From 29 October – 8 November 2022, view The Paul G. Allen Collection in-person at Christie's Rockefeller Center galleries in New York. Follow @ChristiesInc and visit their official website: https://www.christies.com/en/events/visionary-the-paul-g-allen-collection/overview
From Canaletto’s famed vistas of Venice and Paul Cezanne’s magisterial vision of the Mont Sainte-Victoire to Gustav Klimt’s Birch Forest, Georgia O'Keeffe's 'Red Hills with Pedernal, White Clouds', and latterly, David Hockney’s joyful depictions of his native Yorkshire, the collection highlights landmark moments in the development of landscape painting through centuries. Botticelli’s Madonna of the Magnificat, Georges Seurat’s pointillist masterwork Les Poseuses, Ensemble (Petite version) and Lucian Freud’s Large Interior, W11 (after Watteau) demonstrate the enduring power of the human figure in art, while the polyvalent practice of artists such as Max Ernst and Jasper Johns show how artists can subvert tradition to move art forward. We explore some of our own personal favourite works by Georgia O'Keeffe, Agnes Martin, David Hockney, Louise Bourgeois, Bridget Riley and Barbara Hepworth.

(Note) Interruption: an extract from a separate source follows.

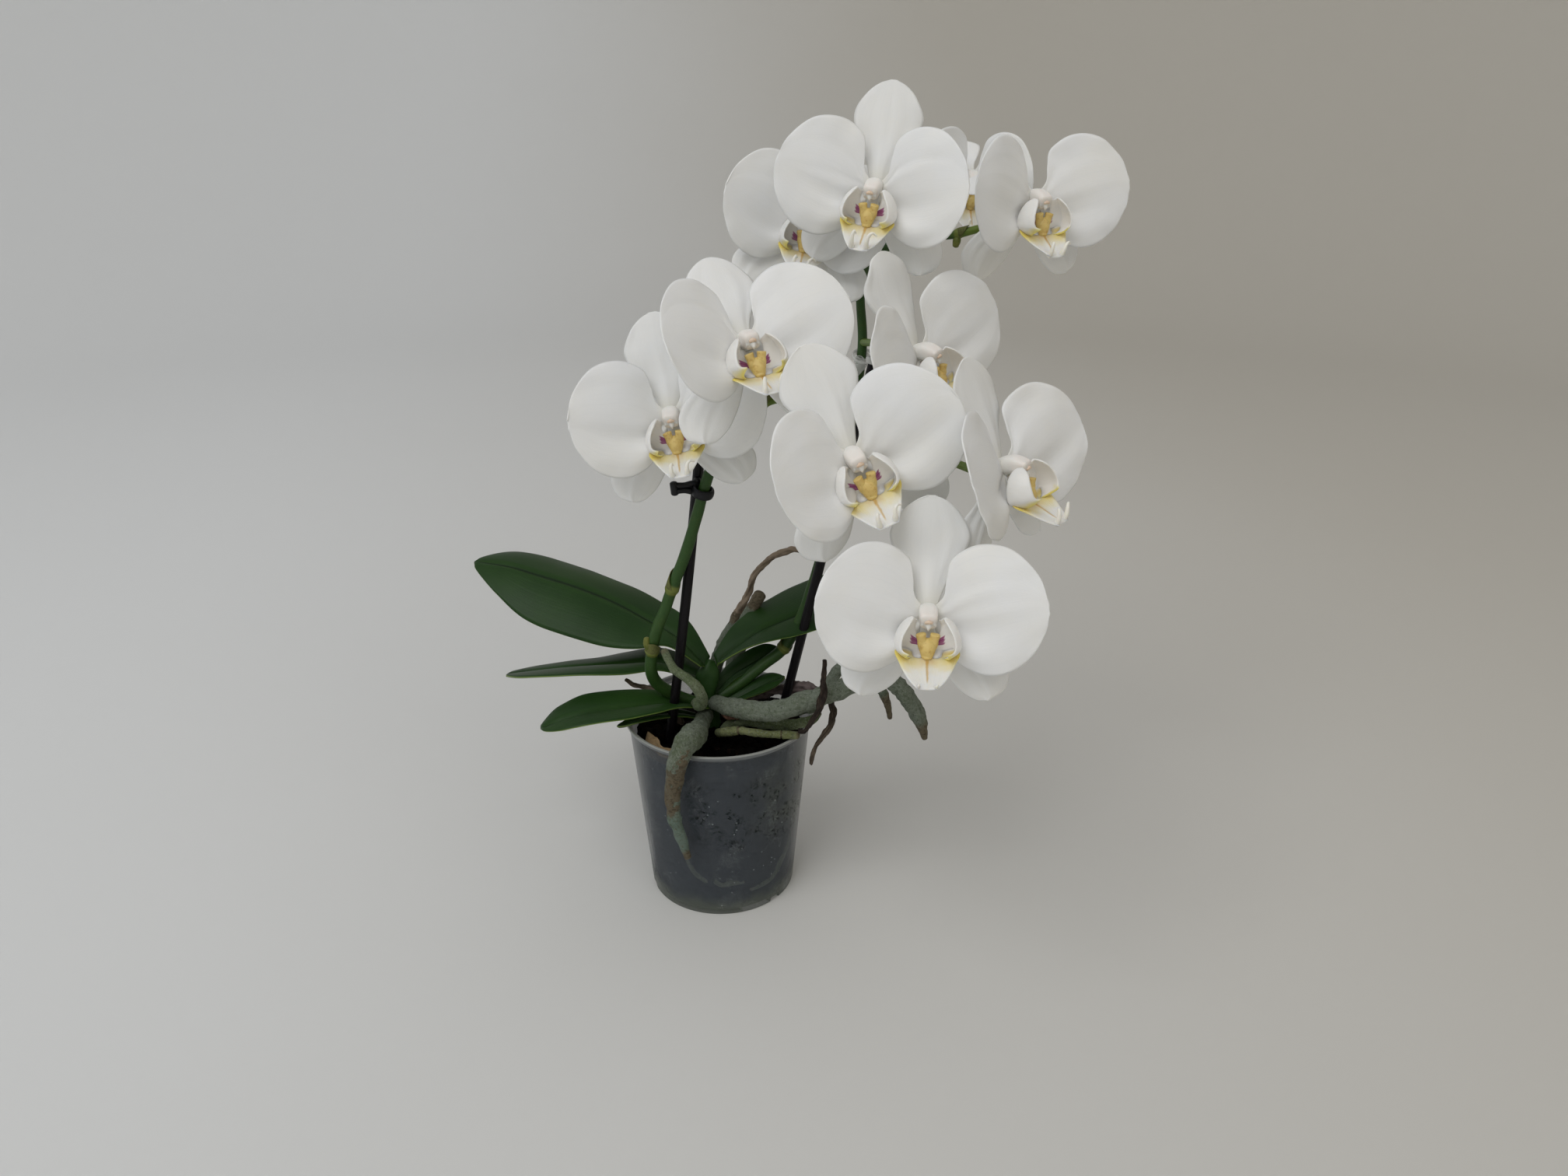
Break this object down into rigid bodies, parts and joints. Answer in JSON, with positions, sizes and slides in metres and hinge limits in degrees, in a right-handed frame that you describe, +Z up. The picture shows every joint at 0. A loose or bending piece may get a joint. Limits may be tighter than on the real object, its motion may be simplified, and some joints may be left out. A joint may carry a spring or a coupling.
{
  "type": "potted moth orchid",
  "caption": "Moth orchid in a grow pot: two staked arching stems of white blooms with yellow lips over a fan of thick leaves and silvery aerial roots.",
  "frame": {"origin": "centre of the pot's foot, on the surface it stands on", "axes": "+Z up along the pot, -Y towards the side that the blooms face, +X towards the side the stems lean to"},
  "size_m": [0.2957, 0.2526, 0.3696],
  "materials": {
    "petal": "satin",
    "lip": "satin",
    "leaf": "gloss",
    "crown": "satin",
    "stem": "satin",
    "stake": "satin",
    "clip_black": "satin",
    "clip_clear": "gloss",
    "root": "matte",
    "root_green": "matte",
    "root_dry": "matte",
    "pot": "satin",
    "bark": "matte"
  },
  "bodies": {
    "root": {"bloom_01": "petal", "bloom_02": "petal", "bloom_03": "petal", "bloom_04": "petal", "bloom_05": "petal", "bloom_06": "petal", "bloom_07": "petal", "bloom_08": "petal", "bloom_09": "petal", "bloom_10": "petal", "lip_01": "lip", "lip_02": "lip", "lip_03": "lip", "lip_04": "lip", "lip_05": "lip", "lip_06": "lip", "lip_07": "lip", "lip_08": "lip", "lip_09": "lip", "lip_10": "lip", "crown": "crown", "stake_left": "stake", "stake_right": "stake", "stem_left": "stem", "stem_right": "stem", "clip_black": "clip_black", "clip_clear": "clip_clear", "leaf_left_upper": "leaf", "leaf_right_upper": "leaf", "leaf_left_lower": "leaf", "leaf_left_bottom": "leaf", "leaf_right_small": "leaf", "leaf_right_stub": "leaf", "leaf_left_stub": "leaf", "root_front": "root", "root_right_thick": "root", "root_right_thin": "root", "root_right_low": "root_green", "root_green_jointed": "root_green", "root_curl": "root_green", "root_silver_up": "root", "root_silver_arch": "root", "root_dry_arch": "root_dry", "root_dry_left": "root_dry", "root_dry_right": "root_dry", "root_dry_hanging": "root_dry", "root_dead_stub": "root_dry", "stem_old_stump": "root_dry", "sheath_dry": "root_dry", "pot": "pot", "bark": "bark"}
  },
  "joints": []
}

Alex Rotter grew up in a family of art dealers in his native Austria, and studied at the University of Vienna. He currently lives in New York and is responsible for overseeing a global team of specialists spanning the full scope of 20th and 21st Century art. Rotter’s progressive approach to presenting extraordinary works of art to the market has yielded many of the most groundbreaking moments in auction history. Career highlights include the 2017 sale of Leonardo da Vinci’s Salvator Mundi , which sold for $450 million, becoming the most expensive object ever sold at auction, and Jeff Koons’ Rabbit from the Collection of SI Newhouse, which sold for $91.1 million and set a world auction record for a living artist.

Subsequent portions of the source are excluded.